-- MATERIALS PROVIDED start --
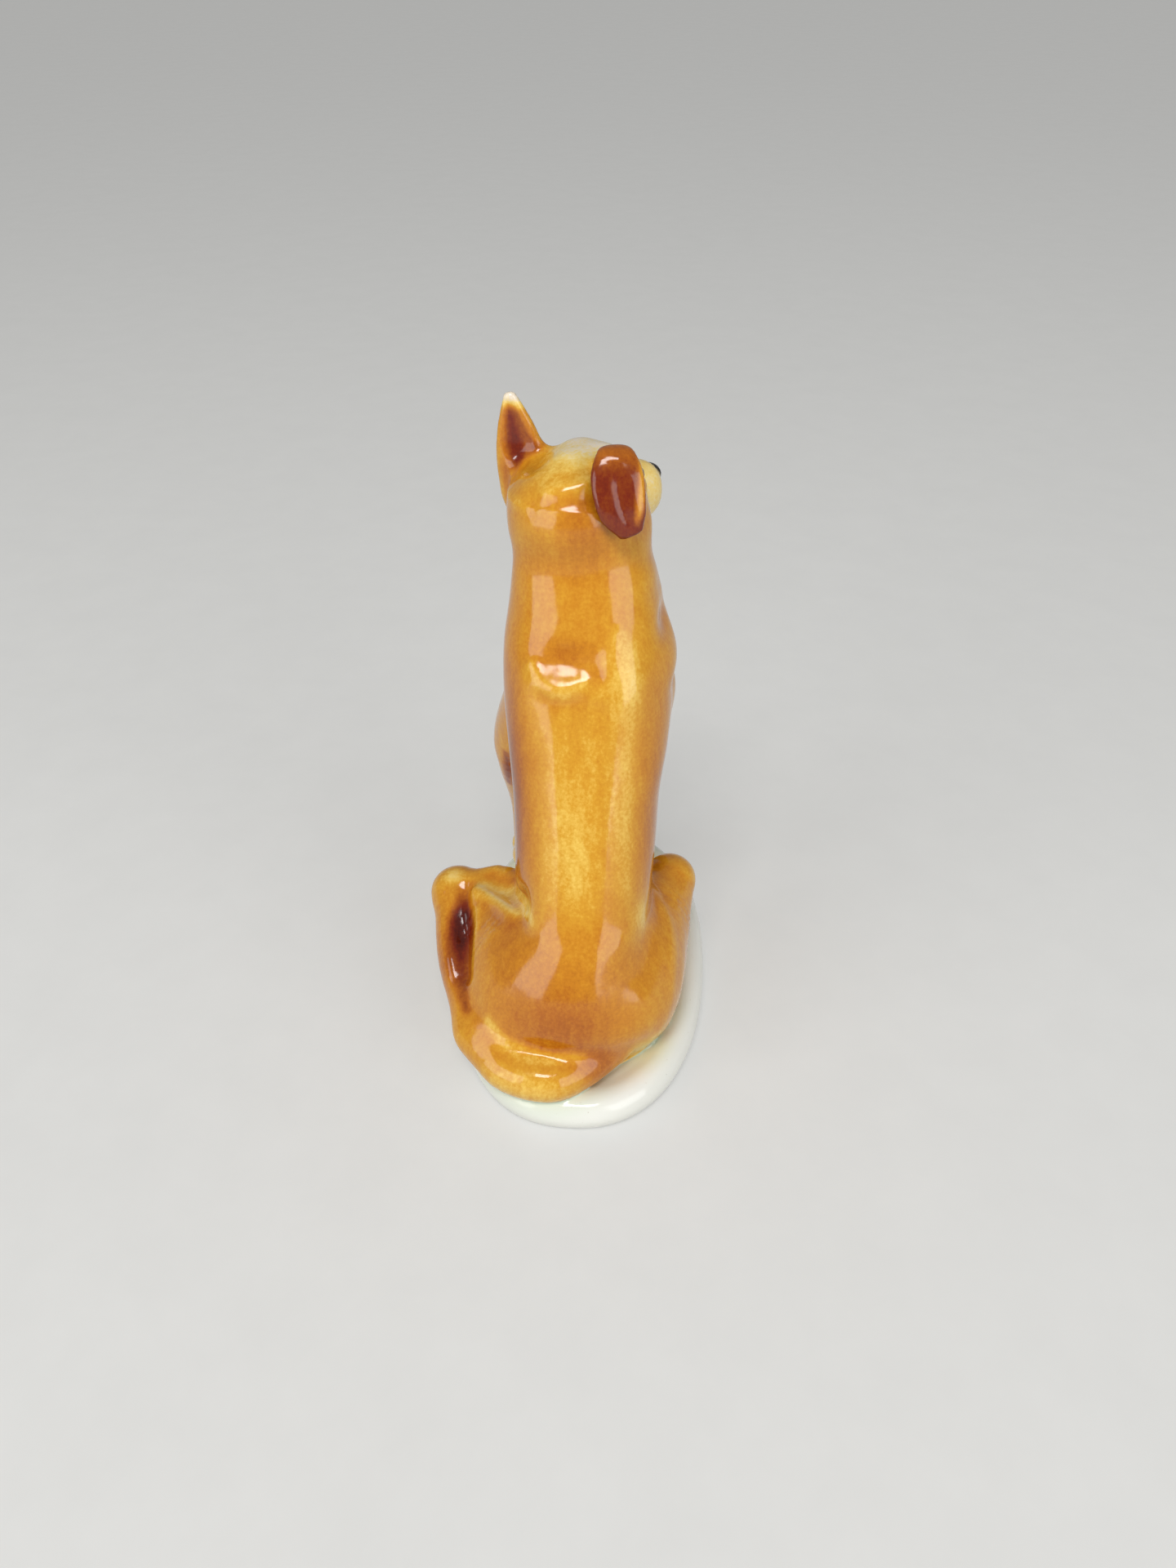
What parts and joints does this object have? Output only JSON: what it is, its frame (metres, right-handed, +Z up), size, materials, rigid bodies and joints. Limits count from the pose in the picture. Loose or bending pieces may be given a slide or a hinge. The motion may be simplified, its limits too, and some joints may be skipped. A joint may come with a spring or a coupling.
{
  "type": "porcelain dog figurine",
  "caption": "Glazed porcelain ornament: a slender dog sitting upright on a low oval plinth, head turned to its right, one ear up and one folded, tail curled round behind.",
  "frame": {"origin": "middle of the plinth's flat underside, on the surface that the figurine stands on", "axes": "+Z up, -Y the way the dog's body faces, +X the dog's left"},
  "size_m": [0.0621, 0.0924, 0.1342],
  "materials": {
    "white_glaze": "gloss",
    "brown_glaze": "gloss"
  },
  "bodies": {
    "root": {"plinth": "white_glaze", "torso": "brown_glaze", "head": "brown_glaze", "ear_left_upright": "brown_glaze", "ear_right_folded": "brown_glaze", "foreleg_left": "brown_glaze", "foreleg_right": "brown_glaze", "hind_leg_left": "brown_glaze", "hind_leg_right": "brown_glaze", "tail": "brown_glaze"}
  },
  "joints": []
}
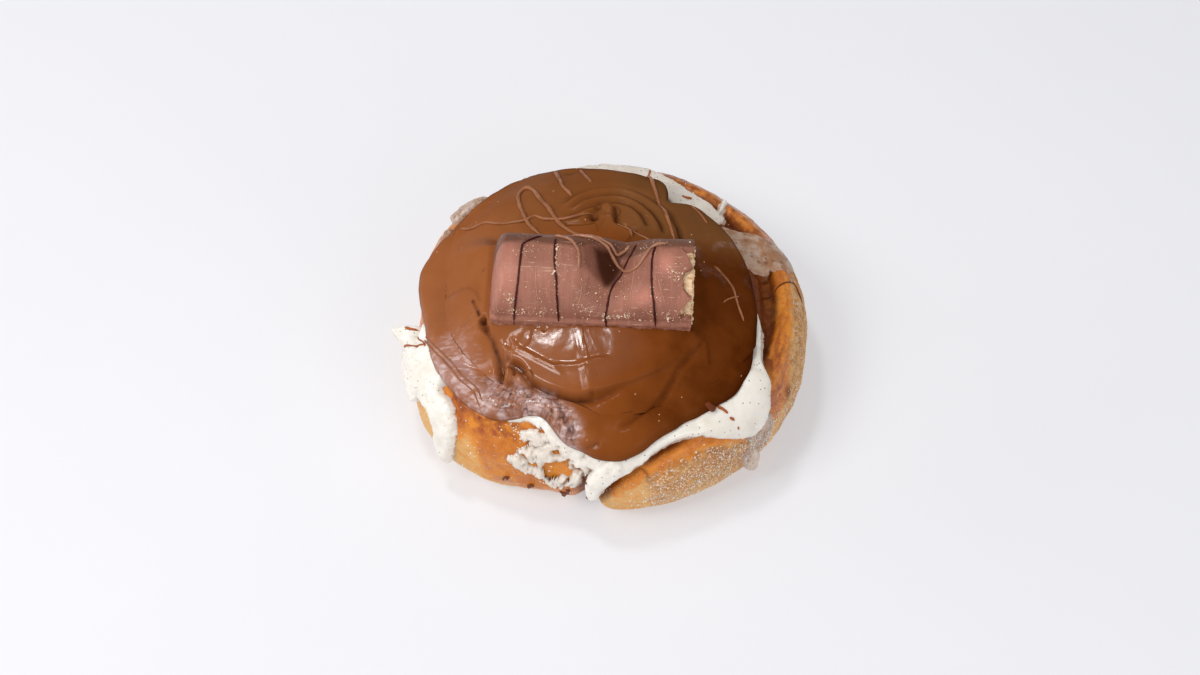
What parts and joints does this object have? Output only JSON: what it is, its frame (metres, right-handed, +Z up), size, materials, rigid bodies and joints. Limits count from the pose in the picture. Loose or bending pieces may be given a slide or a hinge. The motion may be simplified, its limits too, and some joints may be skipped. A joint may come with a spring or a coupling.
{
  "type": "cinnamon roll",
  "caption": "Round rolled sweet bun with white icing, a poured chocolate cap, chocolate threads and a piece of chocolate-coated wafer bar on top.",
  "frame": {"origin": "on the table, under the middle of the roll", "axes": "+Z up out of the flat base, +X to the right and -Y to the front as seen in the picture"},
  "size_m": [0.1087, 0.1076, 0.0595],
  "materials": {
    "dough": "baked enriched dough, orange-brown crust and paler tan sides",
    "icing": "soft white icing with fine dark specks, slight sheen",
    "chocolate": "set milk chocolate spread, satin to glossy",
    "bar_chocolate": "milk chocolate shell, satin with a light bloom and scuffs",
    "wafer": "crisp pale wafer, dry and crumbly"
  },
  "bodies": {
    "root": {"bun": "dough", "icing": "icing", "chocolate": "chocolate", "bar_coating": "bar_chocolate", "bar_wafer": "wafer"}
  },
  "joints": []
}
-- MATERIALS PROVIDED end --
## TASK DESCRIPTION
Extract the complete listing verbatim.

## FINISHED EXERCISE
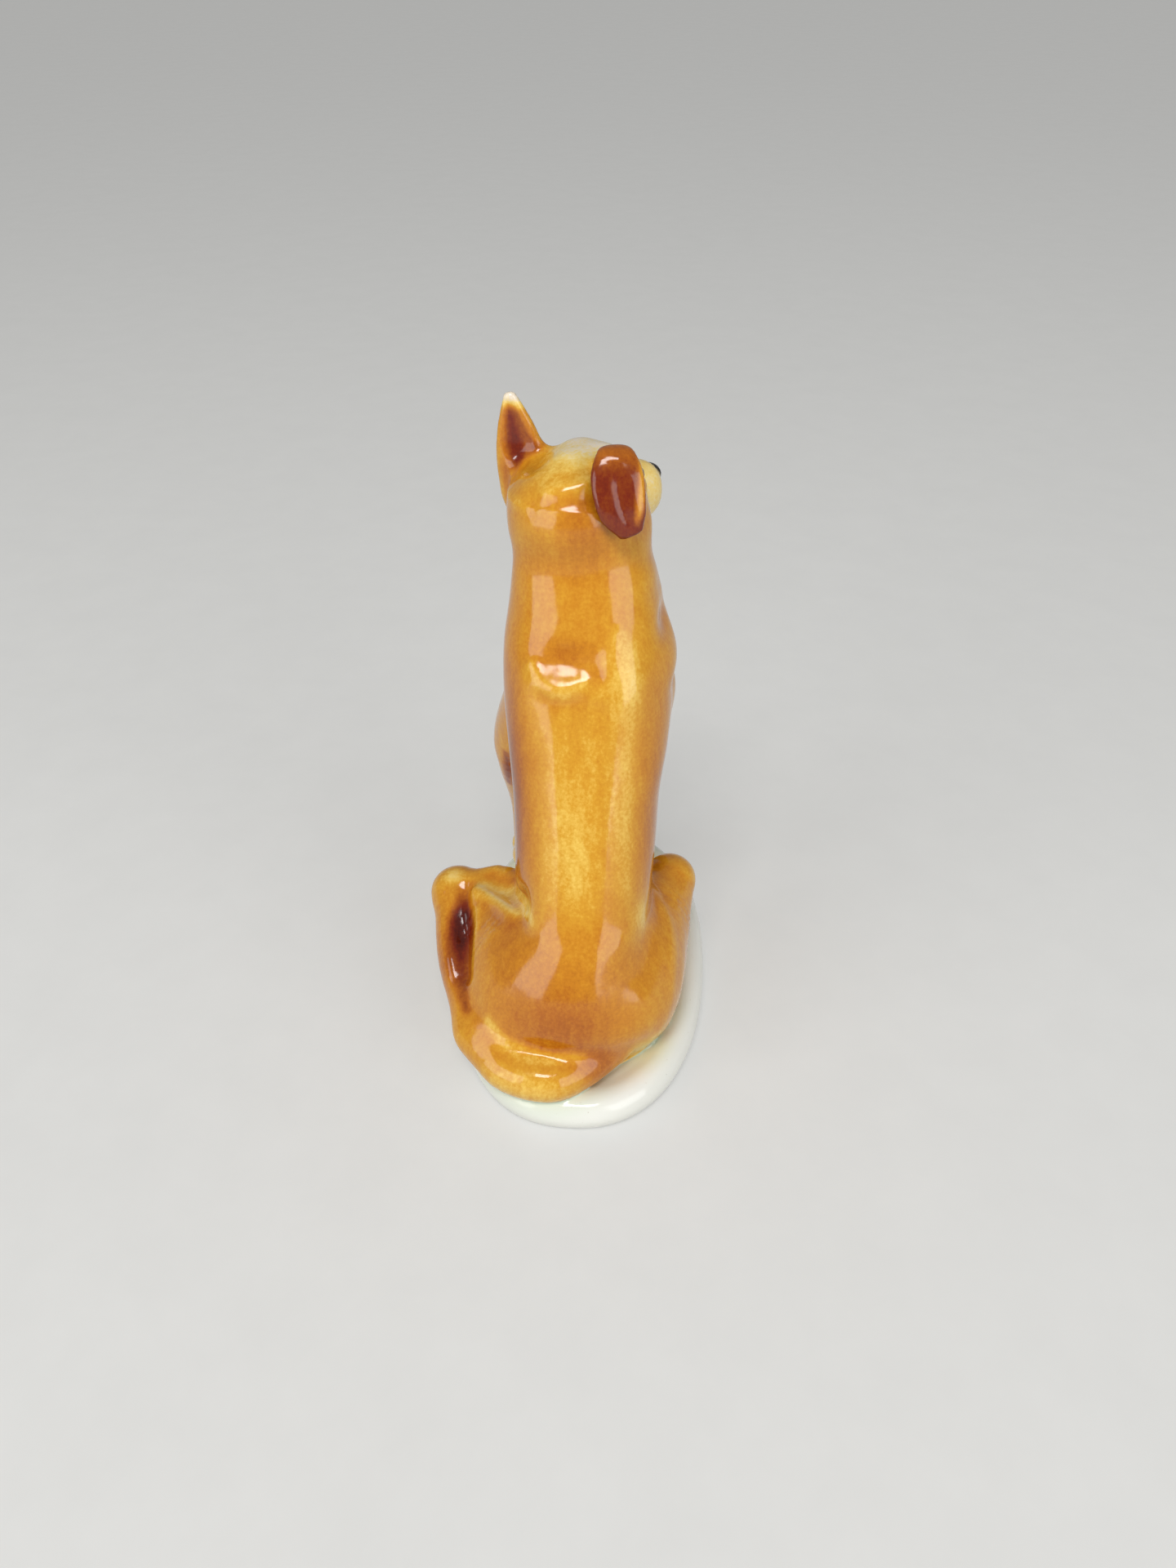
What parts and joints does this object have? Output only JSON: what it is, its frame (metres, right-handed, +Z up), size, materials, rigid bodies and joints. Limits count from the pose in the picture. Loose or bending pieces may be given a slide or a hinge. The motion may be simplified, its limits too, and some joints may be skipped. A joint may come with a spring or a coupling.
{
  "type": "porcelain dog figurine",
  "caption": "Glazed porcelain ornament: a slender dog sitting upright on a low oval plinth, head turned to its right, one ear up and one folded, tail curled round behind.",
  "frame": {"origin": "middle of the plinth's flat underside, on the surface that the figurine stands on", "axes": "+Z up, -Y the way the dog's body faces, +X the dog's left"},
  "size_m": [0.0621, 0.0924, 0.1342],
  "materials": {
    "white_glaze": "gloss",
    "brown_glaze": "gloss"
  },
  "bodies": {
    "root": {"plinth": "white_glaze", "torso": "brown_glaze", "head": "brown_glaze", "ear_left_upright": "brown_glaze", "ear_right_folded": "brown_glaze", "foreleg_left": "brown_glaze", "foreleg_right": "brown_glaze", "hind_leg_left": "brown_glaze", "hind_leg_right": "brown_glaze", "tail": "brown_glaze"}
  },
  "joints": []
}
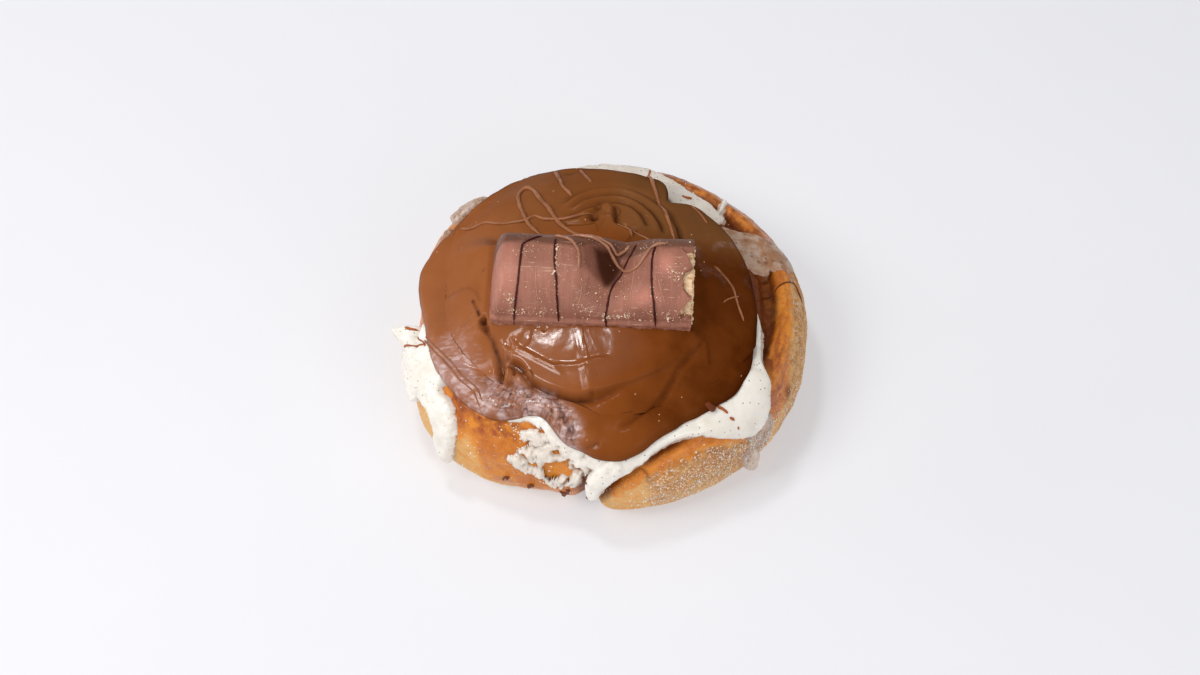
What parts and joints does this object have? Output only JSON: what it is, its frame (metres, right-handed, +Z up), size, materials, rigid bodies and joints. Limits count from the pose in the picture. Loose or bending pieces may be given a slide or a hinge. The motion may be simplified, its limits too, and some joints may be skipped. A joint may come with a spring or a coupling.
{
  "type": "cinnamon roll",
  "caption": "Round rolled sweet bun with white icing, a poured chocolate cap, chocolate threads and a piece of chocolate-coated wafer bar on top.",
  "frame": {"origin": "on the table, under the middle of the roll", "axes": "+Z up out of the flat base, +X to the right and -Y to the front as seen in the picture"},
  "size_m": [0.1087, 0.1076, 0.0595],
  "materials": {
    "dough": "baked enriched dough, orange-brown crust and paler tan sides",
    "icing": "soft white icing with fine dark specks, slight sheen",
    "chocolate": "set milk chocolate spread, satin to glossy",
    "bar_chocolate": "milk chocolate shell, satin with a light bloom and scuffs",
    "wafer": "crisp pale wafer, dry and crumbly"
  },
  "bodies": {
    "root": {"bun": "dough", "icing": "icing", "chocolate": "chocolate", "bar_coating": "bar_chocolate", "bar_wafer": "wafer"}
  },
  "joints": []
}